I colori del buio potrebbe essere il titolo di una mostra itinerante all’interno dei vicoli dei nostri centri storici, nel profondo delle cantine, delle grotte, delle botteghe, degli opifici, dove giovani artisti, scenografi, grafici e creativi possano cimentarsi in nuove sperimentazioni cromatiche reinterpretando gli spazi autentici attraverso letture futuriste ed interventi di alta tecnologia digitale.
Ecco allora nascere una nuova forma di progettualità senza necessariamente dare seguito ad interventi strutturali edilizi. Nuove forme di imprenditorialità organizzata, nuovi entusiasmi da coltivare all’interno delle associazioni giovanili, nuovi spunti per la creazione di indotto prodotto da attrattori unici ed esclusivi.
Naturalmente occorre individuare con molta oculatezza le strutture pubbliche che potranno essere oggetto di tale salvaguardia per non creare indesiderati effetti di promiscuità con le realtà urbane specificamente destinate alle residenze. In tali strutture, tutto potrà essere scrupolosamente conservato nello stato, nei colori, nelle fatiscenze e nella labilità in cui l’oggetto è pervenuto. Non potrà esservi spazio per alcuna sostituzione né strutturale, né impiantistica, né accessoriale. Gli unici interventi ammessi nel rigore francescano della riscoperta saranno esclusivamente quelli destinati a mantenere in sicurezza le varie strutture prese in esame.

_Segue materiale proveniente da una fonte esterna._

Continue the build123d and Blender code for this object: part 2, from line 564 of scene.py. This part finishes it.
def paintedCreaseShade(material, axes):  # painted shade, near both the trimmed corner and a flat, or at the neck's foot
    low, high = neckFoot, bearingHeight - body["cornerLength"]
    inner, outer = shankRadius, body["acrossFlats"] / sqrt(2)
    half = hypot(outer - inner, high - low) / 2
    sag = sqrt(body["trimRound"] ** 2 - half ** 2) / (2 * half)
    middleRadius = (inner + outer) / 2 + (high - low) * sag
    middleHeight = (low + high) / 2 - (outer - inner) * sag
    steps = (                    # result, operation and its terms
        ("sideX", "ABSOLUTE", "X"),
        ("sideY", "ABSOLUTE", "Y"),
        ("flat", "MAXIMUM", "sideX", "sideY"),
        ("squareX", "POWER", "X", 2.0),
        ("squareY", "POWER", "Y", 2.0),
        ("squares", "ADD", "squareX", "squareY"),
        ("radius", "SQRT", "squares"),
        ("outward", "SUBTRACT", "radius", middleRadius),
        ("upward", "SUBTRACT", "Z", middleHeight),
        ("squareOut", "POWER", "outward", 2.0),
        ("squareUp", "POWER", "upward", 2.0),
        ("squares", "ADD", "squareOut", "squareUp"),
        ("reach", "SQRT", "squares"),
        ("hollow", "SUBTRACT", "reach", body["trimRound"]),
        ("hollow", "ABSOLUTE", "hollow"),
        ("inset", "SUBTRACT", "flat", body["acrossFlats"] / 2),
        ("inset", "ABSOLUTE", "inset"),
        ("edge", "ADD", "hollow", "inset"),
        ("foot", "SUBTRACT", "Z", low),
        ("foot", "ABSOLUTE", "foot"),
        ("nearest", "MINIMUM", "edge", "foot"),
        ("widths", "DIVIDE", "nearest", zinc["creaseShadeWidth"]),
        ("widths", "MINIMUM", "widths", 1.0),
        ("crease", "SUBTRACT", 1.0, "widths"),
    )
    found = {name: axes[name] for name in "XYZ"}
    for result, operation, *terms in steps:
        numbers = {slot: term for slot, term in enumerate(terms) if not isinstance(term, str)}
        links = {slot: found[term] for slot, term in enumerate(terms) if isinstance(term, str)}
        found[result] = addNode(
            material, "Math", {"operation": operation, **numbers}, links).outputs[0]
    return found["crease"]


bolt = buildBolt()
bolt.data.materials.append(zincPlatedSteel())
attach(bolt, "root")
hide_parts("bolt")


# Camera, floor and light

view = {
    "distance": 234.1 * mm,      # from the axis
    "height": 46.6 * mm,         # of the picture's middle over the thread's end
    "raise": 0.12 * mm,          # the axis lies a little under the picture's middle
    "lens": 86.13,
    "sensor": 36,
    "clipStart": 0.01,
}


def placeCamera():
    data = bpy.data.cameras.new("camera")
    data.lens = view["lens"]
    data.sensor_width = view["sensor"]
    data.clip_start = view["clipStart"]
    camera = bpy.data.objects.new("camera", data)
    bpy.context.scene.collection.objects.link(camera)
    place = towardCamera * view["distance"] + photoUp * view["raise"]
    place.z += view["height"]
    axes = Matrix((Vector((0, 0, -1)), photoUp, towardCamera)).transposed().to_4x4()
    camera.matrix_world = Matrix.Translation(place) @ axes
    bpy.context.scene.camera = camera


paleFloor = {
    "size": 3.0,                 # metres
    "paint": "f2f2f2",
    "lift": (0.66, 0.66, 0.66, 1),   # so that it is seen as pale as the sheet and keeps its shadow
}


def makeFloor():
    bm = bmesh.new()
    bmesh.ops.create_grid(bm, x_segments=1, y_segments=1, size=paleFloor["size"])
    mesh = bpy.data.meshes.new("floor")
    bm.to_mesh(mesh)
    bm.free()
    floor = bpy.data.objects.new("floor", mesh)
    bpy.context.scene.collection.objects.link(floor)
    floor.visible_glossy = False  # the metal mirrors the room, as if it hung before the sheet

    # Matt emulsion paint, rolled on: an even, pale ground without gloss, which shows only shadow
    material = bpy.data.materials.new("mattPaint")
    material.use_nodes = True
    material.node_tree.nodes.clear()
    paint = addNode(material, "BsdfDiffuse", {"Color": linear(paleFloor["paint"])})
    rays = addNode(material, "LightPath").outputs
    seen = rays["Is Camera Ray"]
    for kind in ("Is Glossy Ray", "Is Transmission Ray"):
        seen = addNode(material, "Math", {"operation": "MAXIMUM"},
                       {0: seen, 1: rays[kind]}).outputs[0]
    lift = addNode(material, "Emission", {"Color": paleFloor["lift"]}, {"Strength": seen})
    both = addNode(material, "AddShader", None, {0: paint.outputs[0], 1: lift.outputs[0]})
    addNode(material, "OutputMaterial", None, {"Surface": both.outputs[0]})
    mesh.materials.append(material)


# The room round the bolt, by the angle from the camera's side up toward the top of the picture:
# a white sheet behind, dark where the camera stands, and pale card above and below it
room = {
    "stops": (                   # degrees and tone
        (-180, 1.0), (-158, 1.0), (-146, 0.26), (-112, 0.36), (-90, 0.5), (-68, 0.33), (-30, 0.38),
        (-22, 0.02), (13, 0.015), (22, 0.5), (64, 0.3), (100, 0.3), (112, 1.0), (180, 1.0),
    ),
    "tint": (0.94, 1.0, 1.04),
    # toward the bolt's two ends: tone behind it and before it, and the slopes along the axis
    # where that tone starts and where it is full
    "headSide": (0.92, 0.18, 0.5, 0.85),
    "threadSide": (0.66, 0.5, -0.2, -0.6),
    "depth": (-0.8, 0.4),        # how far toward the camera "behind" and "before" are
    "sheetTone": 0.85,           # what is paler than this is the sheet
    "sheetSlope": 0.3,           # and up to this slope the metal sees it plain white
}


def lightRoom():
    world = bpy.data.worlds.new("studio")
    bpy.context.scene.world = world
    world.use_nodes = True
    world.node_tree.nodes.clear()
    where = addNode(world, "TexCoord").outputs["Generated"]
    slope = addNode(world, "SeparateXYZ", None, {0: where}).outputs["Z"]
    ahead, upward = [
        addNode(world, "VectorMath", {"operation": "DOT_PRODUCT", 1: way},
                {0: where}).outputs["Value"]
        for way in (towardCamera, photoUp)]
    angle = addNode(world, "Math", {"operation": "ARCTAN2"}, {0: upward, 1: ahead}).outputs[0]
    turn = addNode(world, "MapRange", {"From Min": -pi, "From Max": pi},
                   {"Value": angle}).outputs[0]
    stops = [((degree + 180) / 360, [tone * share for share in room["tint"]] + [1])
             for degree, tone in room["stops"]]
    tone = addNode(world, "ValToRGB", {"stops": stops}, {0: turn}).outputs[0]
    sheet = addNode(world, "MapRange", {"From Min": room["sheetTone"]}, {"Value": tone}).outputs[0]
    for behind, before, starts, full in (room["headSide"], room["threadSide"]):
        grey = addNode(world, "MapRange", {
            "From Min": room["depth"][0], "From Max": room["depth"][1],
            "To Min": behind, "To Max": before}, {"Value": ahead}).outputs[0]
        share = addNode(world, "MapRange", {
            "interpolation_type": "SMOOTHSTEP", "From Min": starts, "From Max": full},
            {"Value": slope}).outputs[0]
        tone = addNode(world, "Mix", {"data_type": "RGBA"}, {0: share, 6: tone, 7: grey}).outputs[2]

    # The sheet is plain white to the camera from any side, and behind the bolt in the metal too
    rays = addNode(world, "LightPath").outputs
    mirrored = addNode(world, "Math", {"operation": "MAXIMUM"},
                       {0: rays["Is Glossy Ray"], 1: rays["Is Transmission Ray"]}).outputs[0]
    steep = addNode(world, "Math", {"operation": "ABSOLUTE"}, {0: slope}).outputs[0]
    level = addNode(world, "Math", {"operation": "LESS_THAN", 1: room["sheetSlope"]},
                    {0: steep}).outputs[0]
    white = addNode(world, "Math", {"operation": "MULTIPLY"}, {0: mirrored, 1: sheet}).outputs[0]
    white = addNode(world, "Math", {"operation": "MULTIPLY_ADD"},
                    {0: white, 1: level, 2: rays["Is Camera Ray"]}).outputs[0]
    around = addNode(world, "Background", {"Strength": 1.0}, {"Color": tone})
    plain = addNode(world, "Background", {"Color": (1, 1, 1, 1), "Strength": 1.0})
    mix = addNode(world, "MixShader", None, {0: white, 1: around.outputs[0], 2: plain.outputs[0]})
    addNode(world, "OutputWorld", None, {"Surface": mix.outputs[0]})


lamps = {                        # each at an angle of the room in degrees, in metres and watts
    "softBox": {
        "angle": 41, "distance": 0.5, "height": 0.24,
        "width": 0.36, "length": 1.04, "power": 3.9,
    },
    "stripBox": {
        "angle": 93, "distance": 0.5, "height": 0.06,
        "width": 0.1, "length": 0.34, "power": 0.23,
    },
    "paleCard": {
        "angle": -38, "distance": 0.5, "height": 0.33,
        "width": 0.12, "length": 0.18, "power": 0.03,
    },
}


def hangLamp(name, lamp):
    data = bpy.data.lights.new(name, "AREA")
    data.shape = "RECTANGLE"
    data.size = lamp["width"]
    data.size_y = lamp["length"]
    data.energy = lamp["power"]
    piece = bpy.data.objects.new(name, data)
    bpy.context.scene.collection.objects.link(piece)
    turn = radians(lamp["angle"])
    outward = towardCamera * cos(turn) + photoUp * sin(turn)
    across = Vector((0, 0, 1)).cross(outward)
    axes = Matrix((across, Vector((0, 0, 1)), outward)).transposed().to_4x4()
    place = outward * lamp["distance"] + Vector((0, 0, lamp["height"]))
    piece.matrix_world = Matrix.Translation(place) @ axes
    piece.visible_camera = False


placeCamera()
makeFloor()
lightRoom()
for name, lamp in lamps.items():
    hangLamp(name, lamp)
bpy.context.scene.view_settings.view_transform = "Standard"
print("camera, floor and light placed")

Si tratta per lo più di recuperare gli allestimenti autentici di scenografie dimenticate, da far rivivere con la sola complicità di effetti grafici, illuminotecnici ed audiovisivi. Nelle case contadine, nelle botteghe, nelle grotte, ai margini delle piccole piazze costellate di camini, forni e focolai si udiranno suoni antichi provenienti dall’esterno, il rumore delle stoviglie di alluminio, il racconto lento e ripetitivo delle favole narrate in dialetto ai bambini perché prendano sonno in fretta; i rumori degli animali custoditi all’interno delle case e ricoverati al di sotto dei letti, il bagliore dei fulmini nelle notti di pioggia ed una serie misteriosa di ombre vaganti nelle strade come fantasmi senza meta.